Either way, Hammer and Bava are not the only references for horror or, indeed, giallo fans to sink their teeth into. For example, the murder of Edith’s father is straight out of a Dario Argento giallo... in fact, I suspect it’s inspired by a murder scene in Profondo Rosso (aka Deep Red, reviewed by me here) but the director really manages to up the stakes and make the violence in this particular scene, among others, something you almost want to look away from. Which, frankly, is what violence should be... something you really want to look away from. The director uses the brutality of the violence to punctuate certain scenes, especially in the last reel, and really hits home that the characters populating the story, no matter how beautiful they all look in his perfect shot compositions and framed within his leisurely moving camera, are very much real people with a lot at risk. It helps add to the gravitas already conjured up by the three main leads and Charlie Hunnam’s character, who becomes more important toward the end. I’m happy to say that the ‘deus ex machina’ arc of Hunnam's character doesn’t necessarily follow the exact path the audience thinks it’s going to... and he's not very smart in some scenes, it has to be said.

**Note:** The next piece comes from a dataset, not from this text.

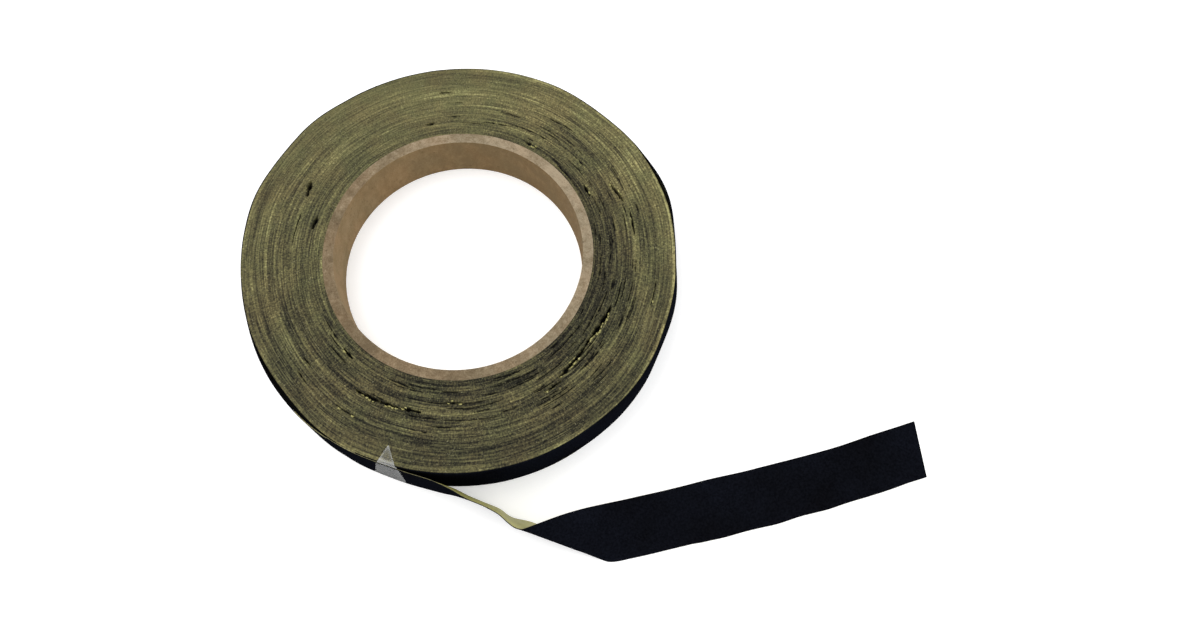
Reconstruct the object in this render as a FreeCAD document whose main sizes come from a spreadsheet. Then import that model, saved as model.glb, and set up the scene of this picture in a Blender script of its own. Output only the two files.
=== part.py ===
"""Roll of cloth grip tape on a spiral-wound paperboard core, with its free end drawn off and laid flat.

Row frame, in millimetres: +Z runs up the roll's axis from the face that it rests on, the origin is on that
axis at the resting face, and +X is the way the free end is laid. The tape is wound counterclockwise seen
from above, adhesive inwards, and leaves the roll near the front.
"""
import FreeCAD
import Part
import Sketcher
import math
import os
from FreeCAD import Placement, Rotation, Vector

DIMENSIONS = {
    # paperboard core
    "bore_radius": 38.1,
    "ply_thickness": 0.4,
    "ply_count": 8,
    "seam_gap": 0.3,
    "seam_slope": 29.0,
    "seam_first_angle": 205.0,
    "seam_step_angle": 137.5,
    # the tape, and the half turns of it on the core
    "tape_width": 17.0,
    "adhesive_thickness": 0.1,
    "backing_thickness": 0.2,
    "half_turns": 171,
    "wound_end_angle": -129.4,
    # the lead, where the tape lifts off the roll in a flatter arc than its own
    "lead_clearance": 0.2,
    "lead_flattening": 100.0,
    "lead_start_angle": -129.0,
    "lead_sweep": 5.3,
    # the film tab stuck across the lead, with a pointed tip folded over the rim
    "film_thickness": 0.08,
    "film_width": 8.9,
    "film_slant": 10.7,
    "film_place": 2.86,
    "tip_base": 7.4,
    "tip_reach": 5.1,
    "tip_skew": -2.2,
    "tip_place": 2.95,
    "tip_gap": 0.05,
    # the standing run, the crease across it, and the run that falls flat
    "peel_gap": 0.2,
    "foot_lift": 0.05,
    "stand_foot_x": -17.6,
    "stand_foot_y": -70.9,
    "stand_top_x": -16.4,
    "stand_top_y": -72.4,
    "stand_top_z": 16.9,
    "crease_foot_x": 15.9,
    "crease_foot_y": -99.8,
    "crease_top_x": -5.0,
    "crease_top_y": -85.3,
    "crease_top_z": 16.4,
    # the flat run, a sector of a very large ring
    "flat_start_x": 45.0,
    "flat_start_y": -94.9,
    "flat_heading": -4.0,
    "flat_bend_radius": 1100.0,
    "flat_length": 73.0,
    "end_cut_angle": 10.0,
    "flex_gap": 0.2,
}
FALL_STEPS = 6
SEAM_BOX_LENGTH = 44.0
SEAM_BOX_DEPTH = 12.0
MARGIN = 5.0


def make_sheet(doc):
    """The driving dimensions, one aliased cell each."""
    sheet = doc.addObject("Spreadsheet::Sheet", "dims")
    for row, (alias, value) in enumerate(DIMENSIONS.items(), start=1):
        sheet.set(f"A{row}", alias)
        sheet.set(f"B{row}", str(value))
        sheet.setAlias(f"B{row}", alias)
    doc.recompute()
    return sheet


def direction(degrees):
    """Unit vector in the XY plane."""
    return Vector(math.cos(math.radians(degrees)), math.sin(math.radians(degrees)), 0)


def primitive(doc, kind, name, **expressions):
    """A Part primitive whose sizes are bound to the sheet."""
    made = doc.addObject(kind, name)
    for size, expression in expressions.items():
        made.setExpression(size, expression)
    return made


def boolean(doc, kind, name, base, tool):
    made = doc.addObject(kind, name)
    made.Base = base
    made.Tool = tool
    return made


def core_ply(doc, dims, index):
    """One wrap of board: a thin sleeve, split where the edges of its slanting strip butt together."""
    name = f"core_ply_{index + 1}"
    outer = primitive(
        doc,
        "Part::Cylinder",
        f"{name}_outside",
        Radius=f"dims.bore_radius + {index + 1} * dims.ply_thickness",
        Height="dims.tape_width",
    )
    inner = primitive(
        doc,
        "Part::Cylinder",
        f"{name}_inside",
        Radius=f"dims.bore_radius + {index} * dims.ply_thickness",
        Height="dims.tape_width",
    )
    sleeve = boolean(doc, "Part::Cut", f"{name}_sleeve", outer, inner)
    slit = primitive(doc, "Part::Box", f"{name}_slit", Height="dims.seam_gap")
    slit.Length = SEAM_BOX_DEPTH
    slit.Width = SEAM_BOX_LENGTH
    turn = Rotation(Vector(0, 0, 1), dims.seam_first_angle + index * dims.seam_step_angle)
    tilt = Rotation(Vector(1, 0, 0), dims.seam_slope)
    middle = Placement(Vector(0, 0, dims.tape_width / 2), turn * tilt)
    corner = Vector(dims.bore_radius - SEAM_BOX_DEPTH / 2, -SEAM_BOX_LENGTH / 2, -dims.seam_gap / 2)
    slit.Placement = middle * Placement(corner, Rotation())
    ply = boolean(doc, "Part::Cut", name, sleeve, slit)
    ply.Label = name
    return ply


def spiral_side(dims, offset):
    """Half circles of a two-centre spiral: even ones are centred on the axis, odd ones half a pitch off it."""
    pitch = dims.adhesive_thickness + dims.backing_thickness
    first = dims.bore_radius + dims.ply_count * dims.ply_thickness + offset
    start = dims.wound_end_angle - 180.0 * dims.half_turns
    away = direction(dims.wound_end_angle + 180.0) * (pitch / 2)
    arcs = []
    for half in range(int(dims.half_turns)):
        from_angle = (start + 180.0 * half) % 360.0
        centre = Vector(0, 0, 0) if half % 2 == 0 else away
        radius = first + pitch * half / 2
        arcs.append(
            Part.makeCircle(radius, centre, Vector(0, 0, 1), from_angle, from_angle + 180.0)
        )
    return arcs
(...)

Del Toro’s Crimson Peak is an absolutely beautiful film and it’s steeped in the gothic tradition of the literature of over a hundred years ago, filtered in a deliberately post-modern fashion through some of the best directors of colourful horror films of the past but, at no times, does it ever stop from being the unique and personal vision that you would expect from this Mexican master of cinema. Guillermo del Toro is one of the absolute key modern players of what is still the most popular art form of our time... the motion picture. Crimson Peak is, I will say again, a masterpiece and, from my view at this stage of his career, one of his key films.... certainly my favourite so far of all his works. Great beauty for fans of gothic romance and tales of ghostly spirits bearing warnings from the dead. Definitely one you should catch up with and see on a big screen. Such a beautiful film.